**DIRECTIVE**: Below are entries. Reproduce exactly the lines between the line holding "Keep writing the" and the line holding "pith, knots, patina=leg_patina))", inclusive, and only those.

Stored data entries
↓

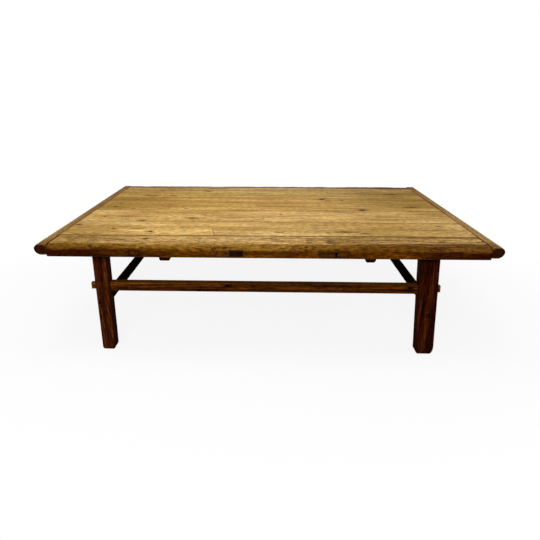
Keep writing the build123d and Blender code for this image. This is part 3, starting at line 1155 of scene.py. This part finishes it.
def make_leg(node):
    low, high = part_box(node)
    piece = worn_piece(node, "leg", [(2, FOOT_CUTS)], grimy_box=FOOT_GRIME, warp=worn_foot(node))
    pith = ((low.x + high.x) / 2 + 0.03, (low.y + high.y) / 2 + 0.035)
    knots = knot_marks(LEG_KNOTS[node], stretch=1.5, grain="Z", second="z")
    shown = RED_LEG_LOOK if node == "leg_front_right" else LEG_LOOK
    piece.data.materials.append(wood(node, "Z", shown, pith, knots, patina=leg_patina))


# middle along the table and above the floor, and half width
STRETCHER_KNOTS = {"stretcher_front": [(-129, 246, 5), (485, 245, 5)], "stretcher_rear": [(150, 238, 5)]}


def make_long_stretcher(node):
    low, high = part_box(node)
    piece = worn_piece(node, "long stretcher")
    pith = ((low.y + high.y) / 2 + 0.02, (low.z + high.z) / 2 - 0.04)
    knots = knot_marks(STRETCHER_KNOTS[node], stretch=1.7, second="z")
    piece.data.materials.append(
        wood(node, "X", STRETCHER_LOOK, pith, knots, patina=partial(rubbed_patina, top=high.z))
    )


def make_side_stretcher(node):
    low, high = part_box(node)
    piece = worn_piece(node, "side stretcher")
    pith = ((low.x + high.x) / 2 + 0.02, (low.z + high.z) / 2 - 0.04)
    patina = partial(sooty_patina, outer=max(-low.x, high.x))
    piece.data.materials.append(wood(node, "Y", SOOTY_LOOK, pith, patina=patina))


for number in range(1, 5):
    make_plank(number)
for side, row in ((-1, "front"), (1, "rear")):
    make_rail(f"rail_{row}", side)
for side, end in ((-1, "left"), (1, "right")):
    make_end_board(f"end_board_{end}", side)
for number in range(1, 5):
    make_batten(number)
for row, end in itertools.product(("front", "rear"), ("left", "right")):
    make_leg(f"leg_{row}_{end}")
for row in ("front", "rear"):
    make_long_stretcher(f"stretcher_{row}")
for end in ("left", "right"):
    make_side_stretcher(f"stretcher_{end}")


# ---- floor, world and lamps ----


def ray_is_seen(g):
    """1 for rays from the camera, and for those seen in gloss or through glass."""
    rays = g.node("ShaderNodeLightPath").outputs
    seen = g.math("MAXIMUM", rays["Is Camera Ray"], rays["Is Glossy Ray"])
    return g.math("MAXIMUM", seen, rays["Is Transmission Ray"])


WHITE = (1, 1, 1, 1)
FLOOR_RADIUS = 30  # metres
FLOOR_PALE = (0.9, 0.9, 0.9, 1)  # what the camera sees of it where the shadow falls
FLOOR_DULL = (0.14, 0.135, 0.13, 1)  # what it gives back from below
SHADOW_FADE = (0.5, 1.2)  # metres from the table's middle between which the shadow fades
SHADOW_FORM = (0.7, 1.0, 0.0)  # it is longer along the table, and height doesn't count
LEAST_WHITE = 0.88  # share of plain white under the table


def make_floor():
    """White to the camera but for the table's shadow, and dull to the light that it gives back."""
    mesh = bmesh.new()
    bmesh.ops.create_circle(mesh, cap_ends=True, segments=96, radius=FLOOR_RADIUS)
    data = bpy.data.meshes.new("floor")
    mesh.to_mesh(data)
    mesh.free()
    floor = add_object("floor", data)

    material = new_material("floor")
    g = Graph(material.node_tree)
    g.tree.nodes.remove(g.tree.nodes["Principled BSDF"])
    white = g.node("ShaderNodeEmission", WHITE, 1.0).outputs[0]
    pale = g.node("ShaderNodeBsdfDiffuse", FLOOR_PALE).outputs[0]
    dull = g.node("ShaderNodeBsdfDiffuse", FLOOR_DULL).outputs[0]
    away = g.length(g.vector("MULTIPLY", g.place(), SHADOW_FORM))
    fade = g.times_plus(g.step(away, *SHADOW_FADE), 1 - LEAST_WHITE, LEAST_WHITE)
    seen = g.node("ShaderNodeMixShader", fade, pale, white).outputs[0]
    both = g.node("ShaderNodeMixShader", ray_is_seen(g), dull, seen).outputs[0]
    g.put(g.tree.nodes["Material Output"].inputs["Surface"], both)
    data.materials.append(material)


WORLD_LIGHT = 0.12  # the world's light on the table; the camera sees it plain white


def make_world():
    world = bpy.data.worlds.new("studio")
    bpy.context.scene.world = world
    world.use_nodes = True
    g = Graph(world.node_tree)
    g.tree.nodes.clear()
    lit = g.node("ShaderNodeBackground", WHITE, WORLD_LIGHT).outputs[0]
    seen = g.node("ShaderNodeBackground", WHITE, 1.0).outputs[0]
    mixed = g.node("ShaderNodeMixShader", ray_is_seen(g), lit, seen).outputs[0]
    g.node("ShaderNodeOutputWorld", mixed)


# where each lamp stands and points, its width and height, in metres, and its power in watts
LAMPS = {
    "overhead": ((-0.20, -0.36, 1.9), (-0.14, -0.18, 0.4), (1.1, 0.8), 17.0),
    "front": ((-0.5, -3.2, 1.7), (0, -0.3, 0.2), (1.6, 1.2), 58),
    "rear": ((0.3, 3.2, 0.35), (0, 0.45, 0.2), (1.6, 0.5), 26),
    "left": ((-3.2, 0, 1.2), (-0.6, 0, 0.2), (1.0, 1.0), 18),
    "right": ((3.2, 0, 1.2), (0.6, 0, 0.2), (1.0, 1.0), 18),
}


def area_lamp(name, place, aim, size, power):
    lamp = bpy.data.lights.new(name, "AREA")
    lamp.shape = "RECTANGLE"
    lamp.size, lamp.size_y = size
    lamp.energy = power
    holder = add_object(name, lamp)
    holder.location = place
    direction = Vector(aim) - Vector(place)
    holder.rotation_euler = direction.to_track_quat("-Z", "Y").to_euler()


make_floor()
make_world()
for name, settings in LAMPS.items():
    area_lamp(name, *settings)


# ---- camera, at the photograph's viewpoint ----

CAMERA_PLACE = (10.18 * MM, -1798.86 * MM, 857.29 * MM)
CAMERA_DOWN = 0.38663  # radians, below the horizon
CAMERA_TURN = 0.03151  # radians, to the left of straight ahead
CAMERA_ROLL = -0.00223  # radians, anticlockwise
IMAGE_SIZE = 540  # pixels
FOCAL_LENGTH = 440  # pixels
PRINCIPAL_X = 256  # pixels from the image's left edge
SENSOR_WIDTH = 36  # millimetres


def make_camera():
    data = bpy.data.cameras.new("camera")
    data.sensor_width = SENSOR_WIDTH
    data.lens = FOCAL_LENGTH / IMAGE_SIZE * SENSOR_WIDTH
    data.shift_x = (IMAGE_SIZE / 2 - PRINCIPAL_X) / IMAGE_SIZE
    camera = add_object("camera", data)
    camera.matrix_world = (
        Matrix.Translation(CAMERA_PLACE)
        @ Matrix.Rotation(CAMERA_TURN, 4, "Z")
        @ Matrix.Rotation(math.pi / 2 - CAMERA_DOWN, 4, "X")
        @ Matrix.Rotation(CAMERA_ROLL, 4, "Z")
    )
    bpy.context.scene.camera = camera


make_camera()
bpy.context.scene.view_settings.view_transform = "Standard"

↑
↓

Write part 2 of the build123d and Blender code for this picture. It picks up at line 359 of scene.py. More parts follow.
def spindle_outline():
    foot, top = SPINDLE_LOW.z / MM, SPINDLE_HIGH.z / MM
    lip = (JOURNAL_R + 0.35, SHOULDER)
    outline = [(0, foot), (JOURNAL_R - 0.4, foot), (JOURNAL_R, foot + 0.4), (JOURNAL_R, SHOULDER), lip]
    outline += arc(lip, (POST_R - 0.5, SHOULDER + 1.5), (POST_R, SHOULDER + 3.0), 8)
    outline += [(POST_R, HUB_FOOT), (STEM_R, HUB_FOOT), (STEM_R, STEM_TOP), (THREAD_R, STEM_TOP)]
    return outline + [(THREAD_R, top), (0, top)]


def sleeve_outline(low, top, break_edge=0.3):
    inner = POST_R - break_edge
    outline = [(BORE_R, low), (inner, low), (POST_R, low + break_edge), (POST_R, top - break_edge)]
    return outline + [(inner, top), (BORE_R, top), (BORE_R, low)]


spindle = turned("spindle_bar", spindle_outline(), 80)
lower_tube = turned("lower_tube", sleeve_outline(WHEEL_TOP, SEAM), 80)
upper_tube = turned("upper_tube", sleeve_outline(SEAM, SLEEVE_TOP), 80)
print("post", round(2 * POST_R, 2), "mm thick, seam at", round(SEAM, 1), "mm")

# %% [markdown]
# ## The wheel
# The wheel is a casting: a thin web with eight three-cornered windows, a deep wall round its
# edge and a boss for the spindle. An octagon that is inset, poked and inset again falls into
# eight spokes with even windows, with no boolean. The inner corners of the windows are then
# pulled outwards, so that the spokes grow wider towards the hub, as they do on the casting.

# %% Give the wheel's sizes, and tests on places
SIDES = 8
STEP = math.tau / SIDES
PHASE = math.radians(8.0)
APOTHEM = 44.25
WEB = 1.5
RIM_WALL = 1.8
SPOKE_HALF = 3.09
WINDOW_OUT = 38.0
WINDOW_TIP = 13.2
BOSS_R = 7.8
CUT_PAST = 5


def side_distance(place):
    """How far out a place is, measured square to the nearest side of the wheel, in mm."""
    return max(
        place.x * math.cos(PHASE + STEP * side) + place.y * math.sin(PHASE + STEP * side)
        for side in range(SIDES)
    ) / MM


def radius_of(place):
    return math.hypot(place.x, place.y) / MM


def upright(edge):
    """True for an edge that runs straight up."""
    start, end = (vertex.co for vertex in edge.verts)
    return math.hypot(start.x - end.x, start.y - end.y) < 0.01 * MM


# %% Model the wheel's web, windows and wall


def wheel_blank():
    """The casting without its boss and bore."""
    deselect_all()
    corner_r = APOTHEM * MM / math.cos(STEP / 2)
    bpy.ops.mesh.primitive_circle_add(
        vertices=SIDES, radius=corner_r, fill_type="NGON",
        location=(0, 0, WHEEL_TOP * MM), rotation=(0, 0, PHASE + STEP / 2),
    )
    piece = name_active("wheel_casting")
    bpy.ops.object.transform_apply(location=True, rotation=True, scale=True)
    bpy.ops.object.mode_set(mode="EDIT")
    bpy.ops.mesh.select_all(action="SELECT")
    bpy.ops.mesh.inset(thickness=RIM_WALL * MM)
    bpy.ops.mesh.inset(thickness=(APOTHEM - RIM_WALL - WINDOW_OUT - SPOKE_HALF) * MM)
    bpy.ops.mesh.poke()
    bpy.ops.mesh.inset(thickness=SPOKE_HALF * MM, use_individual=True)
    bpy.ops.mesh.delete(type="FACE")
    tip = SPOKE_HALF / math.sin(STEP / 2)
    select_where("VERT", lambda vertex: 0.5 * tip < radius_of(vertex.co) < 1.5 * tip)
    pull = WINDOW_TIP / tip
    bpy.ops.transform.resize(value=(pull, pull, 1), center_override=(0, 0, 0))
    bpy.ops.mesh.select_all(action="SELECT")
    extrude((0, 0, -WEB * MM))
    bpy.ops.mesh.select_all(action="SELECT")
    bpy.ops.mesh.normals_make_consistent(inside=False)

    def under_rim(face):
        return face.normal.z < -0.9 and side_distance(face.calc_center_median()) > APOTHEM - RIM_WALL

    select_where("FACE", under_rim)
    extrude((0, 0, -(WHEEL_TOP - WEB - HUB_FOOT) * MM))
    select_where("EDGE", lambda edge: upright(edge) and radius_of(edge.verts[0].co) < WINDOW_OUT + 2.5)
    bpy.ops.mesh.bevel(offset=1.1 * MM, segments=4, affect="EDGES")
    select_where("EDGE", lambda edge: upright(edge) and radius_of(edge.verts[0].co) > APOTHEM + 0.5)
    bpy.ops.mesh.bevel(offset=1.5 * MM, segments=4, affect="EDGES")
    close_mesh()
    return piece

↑

**SOLVED PROBLEM**:
Keep writing the build123d and Blender code for this image. This is part 3, starting at line 1155 of scene.py. This part finishes it.
def make_leg(node):
    low, high = part_box(node)
    piece = worn_piece(node, "leg", [(2, FOOT_CUTS)], grimy_box=FOOT_GRIME, warp=worn_foot(node))
    pith = ((low.x + high.x) / 2 + 0.03, (low.y + high.y) / 2 + 0.035)
    knots = knot_marks(LEG_KNOTS[node], stretch=1.5, grain="Z", second="z")
    shown = RED_LEG_LOOK if node == "leg_front_right" else LEG_LOOK
    piece.data.materials.append(wood(node, "Z", shown, pith, knots, patina=leg_patina))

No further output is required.